DATA SECTION
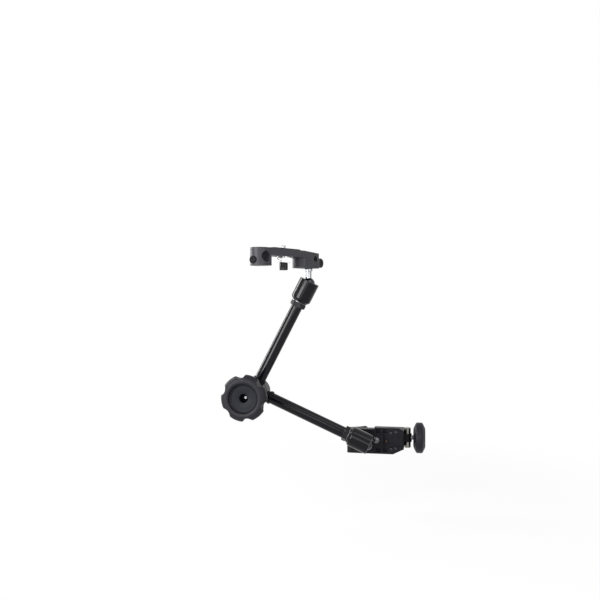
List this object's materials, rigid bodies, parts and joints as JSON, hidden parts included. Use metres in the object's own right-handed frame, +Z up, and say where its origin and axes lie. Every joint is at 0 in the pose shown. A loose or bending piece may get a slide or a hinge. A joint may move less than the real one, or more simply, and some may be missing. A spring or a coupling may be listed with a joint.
{
  "type": "articulating friction arm",
  "caption": "Articulating friction arm with a central locking knob, ball joints at both ends, a camera bracket on top and a pole clamp below.",
  "frame": {"origin": "on the axis of the gripped pole at mid-height of the clamp", "axes": "+Z up along the pole, +X towards the clamp knob, -Y towards the face of the elbow knob"},
  "size_m": [0.3072, 0.2378, 0.3359],
  "materials": {
    "arm_black": "gloss black anodised",
    "clamp_grey": "satin dark grey casting",
    "bracket_grey": "satin grey casting",
    "nut_black": "black oxide",
    "chrome": "polished",
    "bright_steel": "turned",
    "inner_steel": "ground",
    "brass": "turned",
    "knob_grey": "soft matt",
    "knob_black": "matt",
    "wing_black": "gloss",
    "rubber_black": "matt",
    "fibre": "fibre disc"
  },
  "bodies": {
    "clamp": {"clamp_body": "clamp_grey", "hook_pad": "rubber_black", "barrel_nut": "bright_steel", "clamp_screws": "bright_steel", "rib_tip": "brass", "plunger_bush": "inner_steel", "plunger_spring": "inner_steel"},
    "jaw": {"clamp_jaw": "clamp_grey", "jaw_pad": "rubber_black"},
    "spindle": {"clamp_spindle": "inner_steel", "clamp_knob": "knob_black"},
    "plunger": {"lock_plunger": "chrome"},
    "lower_stud": {"lower_stud": "bright_steel"},
    "lower_arm": {"lower_housing": "arm_black", "lower_ring": "chrome", "lower_nut": "nut_black", "lower_tube": "arm_black", "lower_hub": "arm_black", "lower_rod": "inner_steel", "lower_cup": "brass", "lower_cone": "brass", "hub_bolt": "inner_steel", "bolt_nut": "inner_steel", "hub_cap": "arm_black", "disc_springs": "inner_steel", "friction_washer": "fibre", "knob_screw": "bright_steel"},
    "upper_arm": {"upper_hub": "arm_black", "upper_tube": "arm_black", "upper_nut": "nut_black", "upper_ring": "chrome", "upper_housing": "arm_black", "upper_rod": "inner_steel", "upper_cone": "brass"},
    "elbow_knob": {"elbow_knob": "knob_grey", "knob_insert": "inner_steel", "thrust_washer": "inner_steel"},
    "upper_cup": {"upper_cup": "brass"},
    "upper_stud": {"upper_stud": "bright_steel"},
    "bracket": {"bracket": "bracket_grey", "bracket_pad": "rubber_black", "side_screw": "nut_black"},
    "end_screw": {"end_screw": "nut_black"},
    "wing_screw": {"wing_screw": "bright_steel", "wing_head": "wing_black"},
    "camera_slider": {"camera_washer": "bright_steel"},
    "camera_ring": {"camera_ring": "chrome"},
    "camera_screw": {"camera_screw": "bright_steel", "camera_wing": "wing_black"}
  },
  "joints": [
    {"name": "spigot_turn", "type": "hinge", "parent": "clamp", "child": "lower_stud", "pos_m": [0, -0.062, 0], "axis": [0, 1, 0], "continuous": true},
    {"name": "lower_ball_swing", "type": "hinge", "parent": "lower_stud", "child": "lower_arm", "pos_m": [0, -0.062, 0], "axis": [0.4051, 0, 0.9143], "range_deg": [0, 120]},
    {"name": "elbow_fold", "type": "hinge", "parent": "lower_arm", "child": "upper_arm", "pos_m": [-0.17965, -0.09, 0.07961], "axis": [0, 1, 0], "range_deg": [-93, 55]},
    {"name": "elbow_knob_turn", "type": "hinge", "parent": "lower_arm", "child": "elbow_knob", "pos_m": [-0.17965, -0.09, 0.07961], "axis": [0, -1, 0], "range_deg": [-30, 360]},
    {"name": "upper_ball_roll", "type": "hinge", "parent": "upper_arm", "child": "upper_cup", "pos_m": [-0.08953, -0.09, 0.25422], "axis": [0.4586, 0, 0.8886], "continuous": true},
    {"name": "upper_ball_tilt", "type": "hinge", "parent": "upper_cup", "child": "upper_stud", "pos_m": [-0.08953, -0.09, 0.25422], "axis": [0, 1, 0], "range_deg": [-6, 60]},
    {"name": "bracket_turn", "type": "hinge", "parent": "upper_stud", "child": "bracket", "pos_m": [-0.08953, -0.09, 0.27822], "axis": [0, 0, 1], "continuous": true},
    {"name": "wing_screw_turn", "type": "hinge", "parent": "bracket", "child": "wing_screw", "pos_m": [-0.0844, -0.07993, 0.28782], "axis": [0.454, 0.891, 0], "range_deg": [-30, 720]},
    {"name": "end_screw_turn", "type": "hinge", "parent": "bracket", "child": "end_screw", "pos_m": [-0.14954, -0.20779, 0.28622], "axis": [-0.454, -0.891, 0], "range_deg": [-30, 720]},
    {"name": "camera_screw_slide", "type": "slide", "parent": "bracket", "child": "camera_slider", "axis": [0.454, 0.891, 0], "range_m": [-0.026, 0.0135]},
    {"name": "camera_ring_turn", "type": "hinge", "parent": "camera_slider", "child": "camera_ring", "pos_m": [-0.11822, -0.14631, 0.28622], "axis": [0, 0, 1], "continuous": true},
    {"name": "camera_screw_turn", "type": "hinge", "parent": "camera_slider", "child": "camera_screw", "pos_m": [-0.11822, -0.14631, 0.28622], "axis": [0, 0, 1], "continuous": true},
    {"name": "jaw_slide", "type": "slide", "parent": "clamp", "child": "jaw", "axis": [1, 0, 0], "range_m": [-0.0019, 0.0179]},
    {"name": "clamp_knob_turn", "type": "hinge", "parent": "jaw", "child": "spindle", "pos_m": [0.06, 0, 0], "axis": [1, 0, 0], "range_deg": [-240, 2160]},
    {"name": "plunger_press", "type": "slide", "parent": "clamp", "child": "plunger", "axis": [0, 1, 0], "range_m": [0, 0.003], "stiffness_N_per_m": 600, "deforming": ["plunger_spring"]}
  ],
  "couplings": [
    {"joint": "clamp_knob_turn", "follows": "jaw_slide", "rad_per_m": 2094.4}
  ]
}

WHAT IS REQUIRED
Nothing should be changed: write out all of the data as is.

THE RESULT
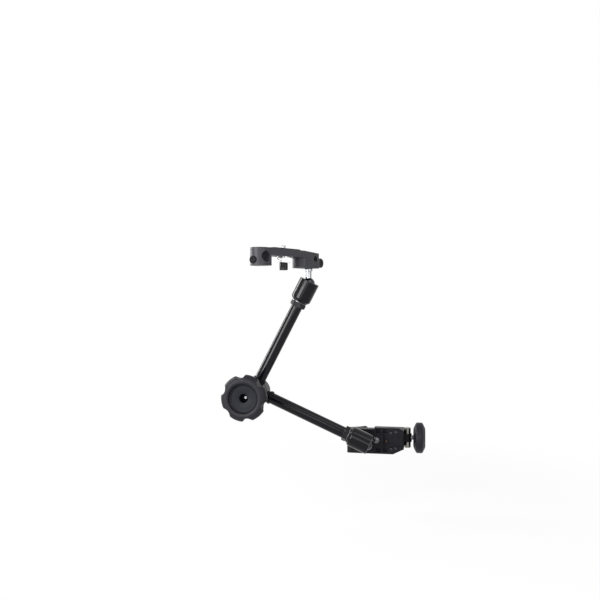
List this object's materials, rigid bodies, parts and joints as JSON, hidden parts included. Use metres in the object's own right-handed frame, +Z up, and say where its origin and axes lie. Every joint is at 0 in the pose shown. A loose or bending piece may get a slide or a hinge. A joint may move less than the real one, or more simply, and some may be missing. A spring or a coupling may be listed with a joint.
{
  "type": "articulating friction arm",
  "caption": "Articulating friction arm with a central locking knob, ball joints at both ends, a camera bracket on top and a pole clamp below.",
  "frame": {"origin": "on the axis of the gripped pole at mid-height of the clamp", "axes": "+Z up along the pole, +X towards the clamp knob, -Y towards the face of the elbow knob"},
  "size_m": [0.3072, 0.2378, 0.3359],
  "materials": {
    "arm_black": "gloss black anodised",
    "clamp_grey": "satin dark grey casting",
    "bracket_grey": "satin grey casting",
    "nut_black": "black oxide",
    "chrome": "polished",
    "bright_steel": "turned",
    "inner_steel": "ground",
    "brass": "turned",
    "knob_grey": "soft matt",
    "knob_black": "matt",
    "wing_black": "gloss",
    "rubber_black": "matt",
    "fibre": "fibre disc"
  },
  "bodies": {
    "clamp": {"clamp_body": "clamp_grey", "hook_pad": "rubber_black", "barrel_nut": "bright_steel", "clamp_screws": "bright_steel", "rib_tip": "brass", "plunger_bush": "inner_steel", "plunger_spring": "inner_steel"},
    "jaw": {"clamp_jaw": "clamp_grey", "jaw_pad": "rubber_black"},
    "spindle": {"clamp_spindle": "inner_steel", "clamp_knob": "knob_black"},
    "plunger": {"lock_plunger": "chrome"},
    "lower_stud": {"lower_stud": "bright_steel"},
    "lower_arm": {"lower_housing": "arm_black", "lower_ring": "chrome", "lower_nut": "nut_black", "lower_tube": "arm_black", "lower_hub": "arm_black", "lower_rod": "inner_steel", "lower_cup": "brass", "lower_cone": "brass", "hub_bolt": "inner_steel", "bolt_nut": "inner_steel", "hub_cap": "arm_black", "disc_springs": "inner_steel", "friction_washer": "fibre", "knob_screw": "bright_steel"},
    "upper_arm": {"upper_hub": "arm_black", "upper_tube": "arm_black", "upper_nut": "nut_black", "upper_ring": "chrome", "upper_housing": "arm_black", "upper_rod": "inner_steel", "upper_cone": "brass"},
    "elbow_knob": {"elbow_knob": "knob_grey", "knob_insert": "inner_steel", "thrust_washer": "inner_steel"},
    "upper_cup": {"upper_cup": "brass"},
    "upper_stud": {"upper_stud": "bright_steel"},
    "bracket": {"bracket": "bracket_grey", "bracket_pad": "rubber_black", "side_screw": "nut_black"},
    "end_screw": {"end_screw": "nut_black"},
    "wing_screw": {"wing_screw": "bright_steel", "wing_head": "wing_black"},
    "camera_slider": {"camera_washer": "bright_steel"},
    "camera_ring": {"camera_ring": "chrome"},
    "camera_screw": {"camera_screw": "bright_steel", "camera_wing": "wing_black"}
  },
  "joints": [
    {"name": "spigot_turn", "type": "hinge", "parent": "clamp", "child": "lower_stud", "pos_m": [0, -0.062, 0], "axis": [0, 1, 0], "continuous": true},
    {"name": "lower_ball_swing", "type": "hinge", "parent": "lower_stud", "child": "lower_arm", "pos_m": [0, -0.062, 0], "axis": [0.4051, 0, 0.9143], "range_deg": [0, 120]},
    {"name": "elbow_fold", "type": "hinge", "parent": "lower_arm", "child": "upper_arm", "pos_m": [-0.17965, -0.09, 0.07961], "axis": [0, 1, 0], "range_deg": [-93, 55]},
    {"name": "elbow_knob_turn", "type": "hinge", "parent": "lower_arm", "child": "elbow_knob", "pos_m": [-0.17965, -0.09, 0.07961], "axis": [0, -1, 0], "range_deg": [-30, 360]},
    {"name": "upper_ball_roll", "type": "hinge", "parent": "upper_arm", "child": "upper_cup", "pos_m": [-0.08953, -0.09, 0.25422], "axis": [0.4586, 0, 0.8886], "continuous": true},
    {"name": "upper_ball_tilt", "type": "hinge", "parent": "upper_cup", "child": "upper_stud", "pos_m": [-0.08953, -0.09, 0.25422], "axis": [0, 1, 0], "range_deg": [-6, 60]},
    {"name": "bracket_turn", "type": "hinge", "parent": "upper_stud", "child": "bracket", "pos_m": [-0.08953, -0.09, 0.27822], "axis": [0, 0, 1], "continuous": true},
    {"name": "wing_screw_turn", "type": "hinge", "parent": "bracket", "child": "wing_screw", "pos_m": [-0.0844, -0.07993, 0.28782], "axis": [0.454, 0.891, 0], "range_deg": [-30, 720]},
    {"name": "end_screw_turn", "type": "hinge", "parent": "bracket", "child": "end_screw", "pos_m": [-0.14954, -0.20779, 0.28622], "axis": [-0.454, -0.891, 0], "range_deg": [-30, 720]},
    {"name": "camera_screw_slide", "type": "slide", "parent": "bracket", "child": "camera_slider", "axis": [0.454, 0.891, 0], "range_m": [-0.026, 0.0135]},
    {"name": "camera_ring_turn", "type": "hinge", "parent": "camera_slider", "child": "camera_ring", "pos_m": [-0.11822, -0.14631, 0.28622], "axis": [0, 0, 1], "continuous": true},
    {"name": "camera_screw_turn", "type": "hinge", "parent": "camera_slider", "child": "camera_screw", "pos_m": [-0.11822, -0.14631, 0.28622], "axis": [0, 0, 1], "continuous": true},
    {"name": "jaw_slide", "type": "slide", "parent": "clamp", "child": "jaw", "axis": [1, 0, 0], "range_m": [-0.0019, 0.0179]},
    {"name": "clamp_knob_turn", "type": "hinge", "parent": "jaw", "child": "spindle", "pos_m": [0.06, 0, 0], "axis": [1, 0, 0], "range_deg": [-240, 2160]},
    {"name": "plunger_press", "type": "slide", "parent": "clamp", "child": "plunger", "axis": [0, 1, 0], "range_m": [0, 0.003], "stiffness_N_per_m": 600, "deforming": ["plunger_spring"]}
  ],
  "couplings": [
    {"joint": "clamp_knob_turn", "follows": "jaw_slide", "rad_per_m": 2094.4}
  ]
}